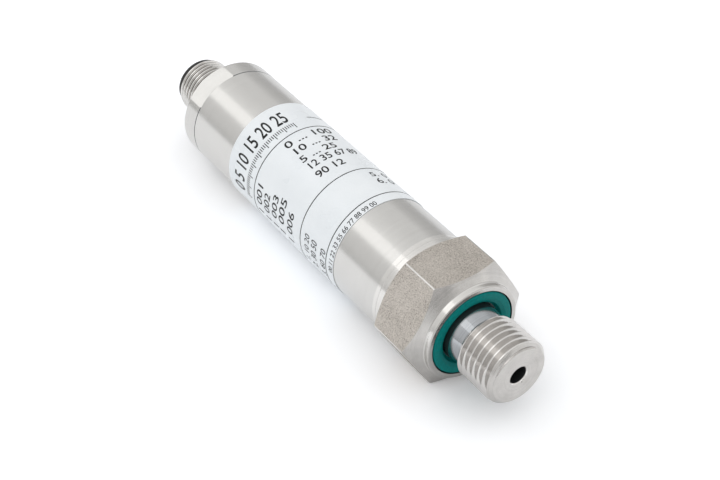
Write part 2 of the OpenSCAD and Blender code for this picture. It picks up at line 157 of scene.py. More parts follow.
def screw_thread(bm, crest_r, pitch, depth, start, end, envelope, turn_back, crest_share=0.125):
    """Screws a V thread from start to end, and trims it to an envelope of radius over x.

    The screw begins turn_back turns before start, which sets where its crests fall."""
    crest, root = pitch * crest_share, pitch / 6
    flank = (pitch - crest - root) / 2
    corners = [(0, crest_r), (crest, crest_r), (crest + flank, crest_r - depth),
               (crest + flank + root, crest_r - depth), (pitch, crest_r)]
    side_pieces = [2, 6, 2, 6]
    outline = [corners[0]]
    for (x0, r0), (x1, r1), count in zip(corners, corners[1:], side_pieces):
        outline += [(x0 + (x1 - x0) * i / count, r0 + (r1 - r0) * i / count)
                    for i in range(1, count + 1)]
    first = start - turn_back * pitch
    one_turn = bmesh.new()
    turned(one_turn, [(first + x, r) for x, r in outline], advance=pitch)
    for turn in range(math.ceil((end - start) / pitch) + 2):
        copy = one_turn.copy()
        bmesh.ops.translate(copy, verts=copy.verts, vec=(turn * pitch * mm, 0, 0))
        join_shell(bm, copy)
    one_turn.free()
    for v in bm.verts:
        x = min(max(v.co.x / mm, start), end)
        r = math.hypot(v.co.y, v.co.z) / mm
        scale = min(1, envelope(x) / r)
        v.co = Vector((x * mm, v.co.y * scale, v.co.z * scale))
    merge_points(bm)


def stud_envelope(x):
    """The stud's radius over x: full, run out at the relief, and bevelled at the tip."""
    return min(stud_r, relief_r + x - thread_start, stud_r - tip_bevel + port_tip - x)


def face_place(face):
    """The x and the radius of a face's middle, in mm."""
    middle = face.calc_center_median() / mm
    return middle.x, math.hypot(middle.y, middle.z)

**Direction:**
Extract all of the material exactly as it is written.

**Output:**
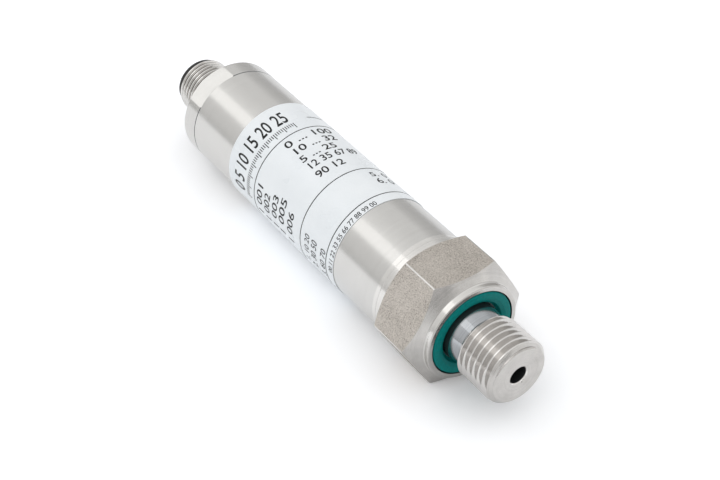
Write part 2 of the OpenSCAD and Blender code for this picture. It picks up at line 157 of scene.py. More parts follow.
def screw_thread(bm, crest_r, pitch, depth, start, end, envelope, turn_back, crest_share=0.125):
    """Screws a V thread from start to end, and trims it to an envelope of radius over x.

    The screw begins turn_back turns before start, which sets where its crests fall."""
    crest, root = pitch * crest_share, pitch / 6
    flank = (pitch - crest - root) / 2
    corners = [(0, crest_r), (crest, crest_r), (crest + flank, crest_r - depth),
               (crest + flank + root, crest_r - depth), (pitch, crest_r)]
    side_pieces = [2, 6, 2, 6]
    outline = [corners[0]]
    for (x0, r0), (x1, r1), count in zip(corners, corners[1:], side_pieces):
        outline += [(x0 + (x1 - x0) * i / count, r0 + (r1 - r0) * i / count)
                    for i in range(1, count + 1)]
    first = start - turn_back * pitch
    one_turn = bmesh.new()
    turned(one_turn, [(first + x, r) for x, r in outline], advance=pitch)
    for turn in range(math.ceil((end - start) / pitch) + 2):
        copy = one_turn.copy()
        bmesh.ops.translate(copy, verts=copy.verts, vec=(turn * pitch * mm, 0, 0))
        join_shell(bm, copy)
    one_turn.free()
    for v in bm.verts:
        x = min(max(v.co.x / mm, start), end)
        r = math.hypot(v.co.y, v.co.z) / mm
        scale = min(1, envelope(x) / r)
        v.co = Vector((x * mm, v.co.y * scale, v.co.z * scale))
    merge_points(bm)


def stud_envelope(x):
    """The stud's radius over x: full, run out at the relief, and bevelled at the tip."""
    return min(stud_r, relief_r + x - thread_start, stud_r - tip_bevel + port_tip - x)


def face_place(face):
    """The x and the radius of a face's middle, in mm."""
    middle = face.calc_center_median() / mm
    return middle.x, math.hypot(middle.y, middle.z)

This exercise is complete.